--- What you have to do ---
Return the listing below in full, with every line exactly as it is.

§ §

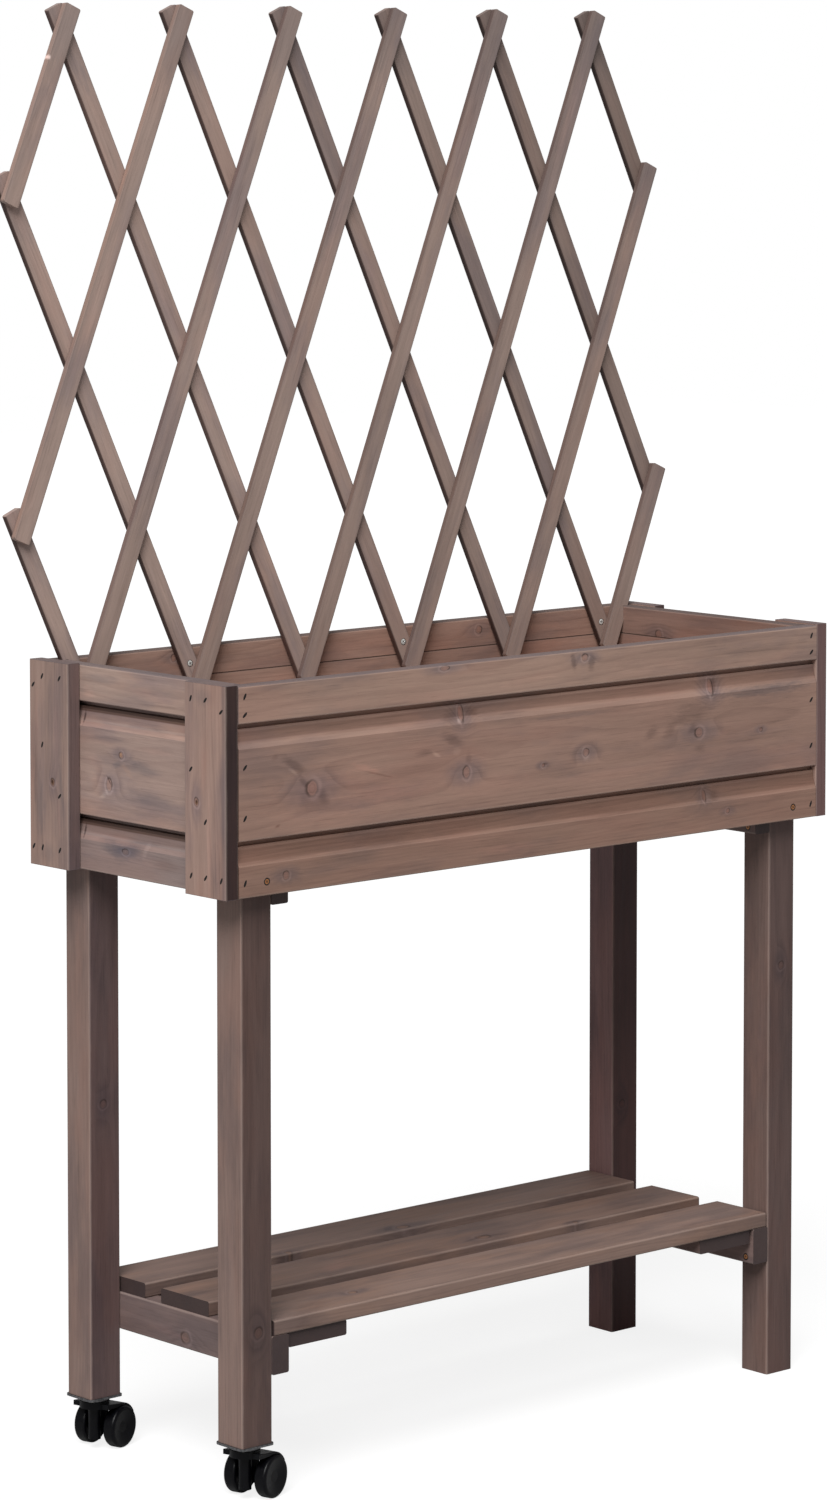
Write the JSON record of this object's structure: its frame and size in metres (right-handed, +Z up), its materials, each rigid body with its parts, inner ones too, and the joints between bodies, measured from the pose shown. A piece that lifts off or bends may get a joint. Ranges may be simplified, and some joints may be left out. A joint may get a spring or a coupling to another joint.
{
  "type": "planter with trellis",
  "caption": "Raised wooden planter box on legs with a slatted lower shelf, twin-wheel casters at one end and a diamond lattice trellis at the back.",
  "frame": {"origin": "on the floor under the middle of the whole part", "axes": "+X towards the end without casters, +Y from the front to the trellis side, +Z up"},
  "size_m": [1.0748, 0.3802, 1.723],
  "materials": {
    "walls": "stained, satin",
    "legs": "stained, satin",
    "shelf": "stained, satin",
    "trellis": "stained, satin",
    "rails": "stained, satin",
    "floor": "stained, satin",
    "caster_plastic": "satin",
    "caster_wheel": "satin",
    "caster_plate": "dull zinc",
    "nails": "dark, weathered",
    "screws": "zinc"
  },
  "bodies": {
    "planter": {"front_board_bottom": "walls", "front_board_middle": "walls", "front_board_top": "walls", "back_board_bottom": "walls", "back_board_middle": "walls", "back_board_top": "walls", "left_board_bottom": "walls", "left_board_middle": "walls", "left_board_top": "walls", "right_board_bottom": "walls", "right_board_middle": "walls", "right_board_top": "walls", "cover_front_left": "walls", "leg_front_left": "legs", "cover_front_right": "walls", "leg_front_right": "legs", "cover_back_left": "walls", "leg_back_left": "legs", "cover_back_right": "walls", "leg_back_right": "legs", "floor_rail_left": "rails", "shelf_rail_left": "rails", "floor_rail_right": "rails", "shelf_rail_right": "rails", "floor_boards": "floor", "trellis_front_lath_1": "trellis", "trellis_back_lath_1": "trellis", "trellis_front_lath_2": "trellis", "trellis_back_lath_2": "trellis", "trellis_front_lath_3": "trellis", "trellis_back_lath_3": "trellis", "trellis_front_lath_4": "trellis", "trellis_back_lath_4": "trellis", "trellis_front_lath_5": "trellis", "trellis_back_lath_5": "trellis", "trellis_front_lath_6": "trellis", "trellis_back_lath_6": "trellis", "trellis_front_lath_7": "trellis", "trellis_back_lath_7": "trellis", "trellis_front_lath_8": "trellis", "trellis_back_lath_8": "trellis", "caster_plate_front": "caster_plate", "caster_plate_back": "caster_plate", "box_nails": "nails", "trellis_brads": "nails", "frame_screws": "screws", "caster_screws": "screws", "trellis_screws": "screws"},
    "shelf": {"shelf_slat_front": "shelf", "shelf_slat_middle": "shelf", "shelf_slat_back": "shelf", "shelf_batten_left": "shelf", "shelf_batten_right": "shelf", "shelf_screws": "screws"},
    "caster_front": {"caster_housing_front": "caster_plastic"},
    "wheel_front_outer": {"caster_wheel_front_outer": "caster_wheel"},
    "wheel_front_inner": {"caster_wheel_front_inner": "caster_wheel"},
    "caster_back": {"caster_housing_back": "caster_plastic"},
    "wheel_back_outer": {"caster_wheel_back_outer": "caster_wheel"},
    "wheel_back_inner": {"caster_wheel_back_inner": "caster_wheel"}
  },
  "joints": [
    {"name": "shelf_lift", "type": "slide", "parent": "planter", "child": "shelf", "axis": [0, 0, 1], "range_m": [0, 0.25]},
    {"name": "caster_front_swivel", "type": "hinge", "parent": "planter", "child": "caster_front", "pos_m": [-0.4305, -0.14856, 0], "axis": [0, 0, 1], "continuous": true},
    {"name": "wheel_front_outer_roll", "type": "hinge", "parent": "caster_front", "child": "wheel_front_outer", "pos_m": [-0.40941, -0.14232, 0.025], "axis": [0.284, -0.9588, 0], "continuous": true},
    {"name": "wheel_front_inner_roll", "type": "hinge", "parent": "caster_front", "child": "wheel_front_inner", "pos_m": [-0.40941, -0.14232, 0.025], "axis": [0.284, -0.9588, 0], "continuous": true},
    {"name": "caster_back_swivel", "type": "hinge", "parent": "planter", "child": "caster_back", "pos_m": [-0.4305, 0.13244, 0], "axis": [0, 0, 1], "continuous": true},
    {"name": "wheel_back_outer_roll", "type": "hinge", "parent": "caster_back", "child": "wheel_back_outer", "pos_m": [-0.40941, 0.13868, 0.025], "axis": [0.284, -0.9588, 0], "continuous": true},
    {"name": "wheel_back_inner_roll", "type": "hinge", "parent": "caster_back", "child": "wheel_back_inner", "pos_m": [-0.40941, 0.13868, 0.025], "axis": [0.284, -0.9588, 0], "continuous": true}
  ]
}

§ §

--- Complete response ---
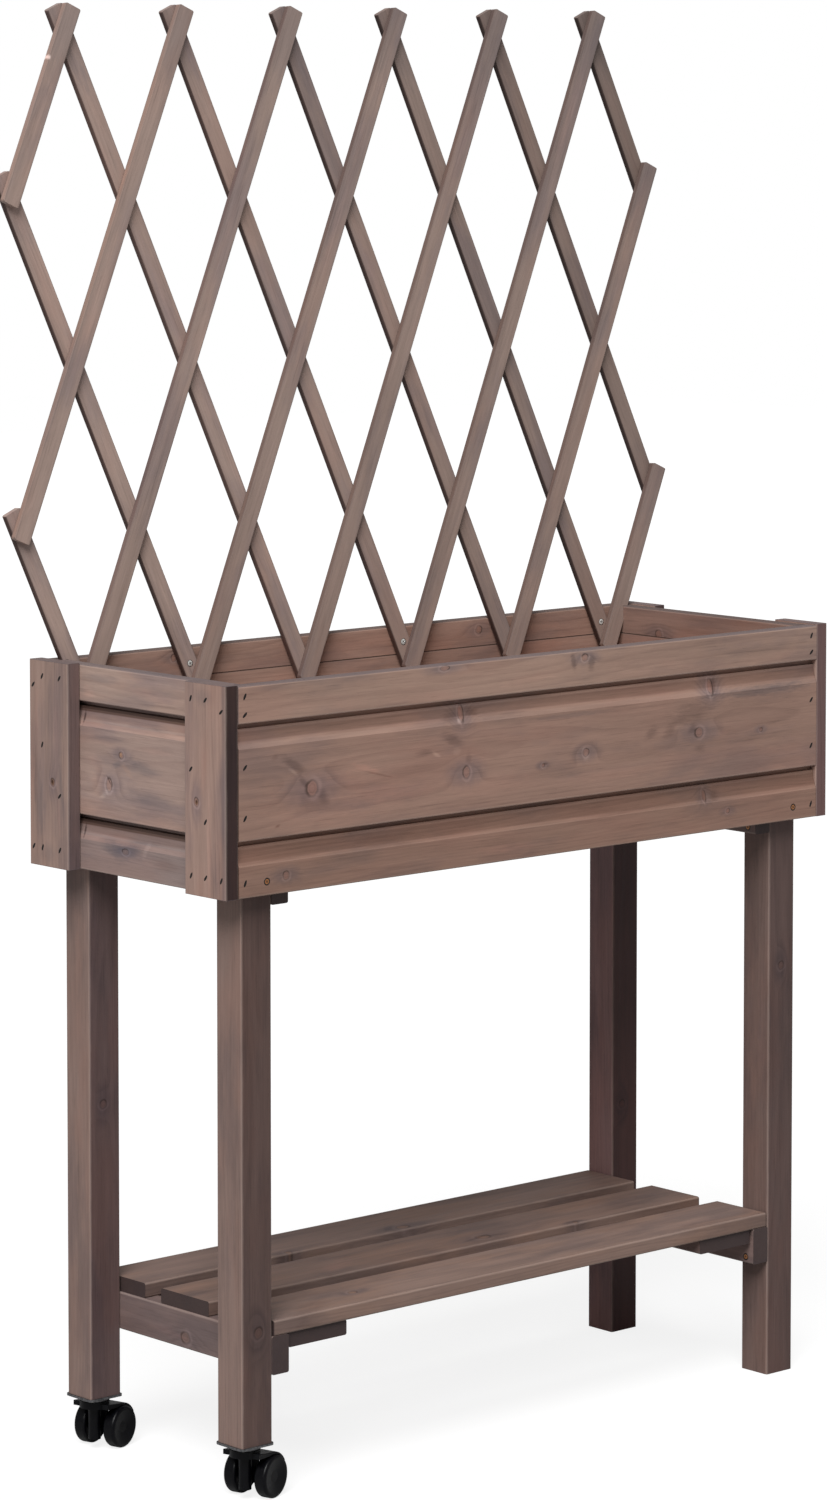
Write the JSON record of this object's structure: its frame and size in metres (right-handed, +Z up), its materials, each rigid body with its parts, inner ones too, and the joints between bodies, measured from the pose shown. A piece that lifts off or bends may get a joint. Ranges may be simplified, and some joints may be left out. A joint may get a spring or a coupling to another joint.
{
  "type": "planter with trellis",
  "caption": "Raised wooden planter box on legs with a slatted lower shelf, twin-wheel casters at one end and a diamond lattice trellis at the back.",
  "frame": {"origin": "on the floor under the middle of the whole part", "axes": "+X towards the end without casters, +Y from the front to the trellis side, +Z up"},
  "size_m": [1.0748, 0.3802, 1.723],
  "materials": {
    "walls": "stained, satin",
    "legs": "stained, satin",
    "shelf": "stained, satin",
    "trellis": "stained, satin",
    "rails": "stained, satin",
    "floor": "stained, satin",
    "caster_plastic": "satin",
    "caster_wheel": "satin",
    "caster_plate": "dull zinc",
    "nails": "dark, weathered",
    "screws": "zinc"
  },
  "bodies": {
    "planter": {"front_board_bottom": "walls", "front_board_middle": "walls", "front_board_top": "walls", "back_board_bottom": "walls", "back_board_middle": "walls", "back_board_top": "walls", "left_board_bottom": "walls", "left_board_middle": "walls", "left_board_top": "walls", "right_board_bottom": "walls", "right_board_middle": "walls", "right_board_top": "walls", "cover_front_left": "walls", "leg_front_left": "legs", "cover_front_right": "walls", "leg_front_right": "legs", "cover_back_left": "walls", "leg_back_left": "legs", "cover_back_right": "walls", "leg_back_right": "legs", "floor_rail_left": "rails", "shelf_rail_left": "rails", "floor_rail_right": "rails", "shelf_rail_right": "rails", "floor_boards": "floor", "trellis_front_lath_1": "trellis", "trellis_back_lath_1": "trellis", "trellis_front_lath_2": "trellis", "trellis_back_lath_2": "trellis", "trellis_front_lath_3": "trellis", "trellis_back_lath_3": "trellis", "trellis_front_lath_4": "trellis", "trellis_back_lath_4": "trellis", "trellis_front_lath_5": "trellis", "trellis_back_lath_5": "trellis", "trellis_front_lath_6": "trellis", "trellis_back_lath_6": "trellis", "trellis_front_lath_7": "trellis", "trellis_back_lath_7": "trellis", "trellis_front_lath_8": "trellis", "trellis_back_lath_8": "trellis", "caster_plate_front": "caster_plate", "caster_plate_back": "caster_plate", "box_nails": "nails", "trellis_brads": "nails", "frame_screws": "screws", "caster_screws": "screws", "trellis_screws": "screws"},
    "shelf": {"shelf_slat_front": "shelf", "shelf_slat_middle": "shelf", "shelf_slat_back": "shelf", "shelf_batten_left": "shelf", "shelf_batten_right": "shelf", "shelf_screws": "screws"},
    "caster_front": {"caster_housing_front": "caster_plastic"},
    "wheel_front_outer": {"caster_wheel_front_outer": "caster_wheel"},
    "wheel_front_inner": {"caster_wheel_front_inner": "caster_wheel"},
    "caster_back": {"caster_housing_back": "caster_plastic"},
    "wheel_back_outer": {"caster_wheel_back_outer": "caster_wheel"},
    "wheel_back_inner": {"caster_wheel_back_inner": "caster_wheel"}
  },
  "joints": [
    {"name": "shelf_lift", "type": "slide", "parent": "planter", "child": "shelf", "axis": [0, 0, 1], "range_m": [0, 0.25]},
    {"name": "caster_front_swivel", "type": "hinge", "parent": "planter", "child": "caster_front", "pos_m": [-0.4305, -0.14856, 0], "axis": [0, 0, 1], "continuous": true},
    {"name": "wheel_front_outer_roll", "type": "hinge", "parent": "caster_front", "child": "wheel_front_outer", "pos_m": [-0.40941, -0.14232, 0.025], "axis": [0.284, -0.9588, 0], "continuous": true},
    {"name": "wheel_front_inner_roll", "type": "hinge", "parent": "caster_front", "child": "wheel_front_inner", "pos_m": [-0.40941, -0.14232, 0.025], "axis": [0.284, -0.9588, 0], "continuous": true},
    {"name": "caster_back_swivel", "type": "hinge", "parent": "planter", "child": "caster_back", "pos_m": [-0.4305, 0.13244, 0], "axis": [0, 0, 1], "continuous": true},
    {"name": "wheel_back_outer_roll", "type": "hinge", "parent": "caster_back", "child": "wheel_back_outer", "pos_m": [-0.40941, 0.13868, 0.025], "axis": [0.284, -0.9588, 0], "continuous": true},
    {"name": "wheel_back_inner_roll", "type": "hinge", "parent": "caster_back", "child": "wheel_back_inner", "pos_m": [-0.40941, 0.13868, 0.025], "axis": [0.284, -0.9588, 0], "continuous": true}
  ]
}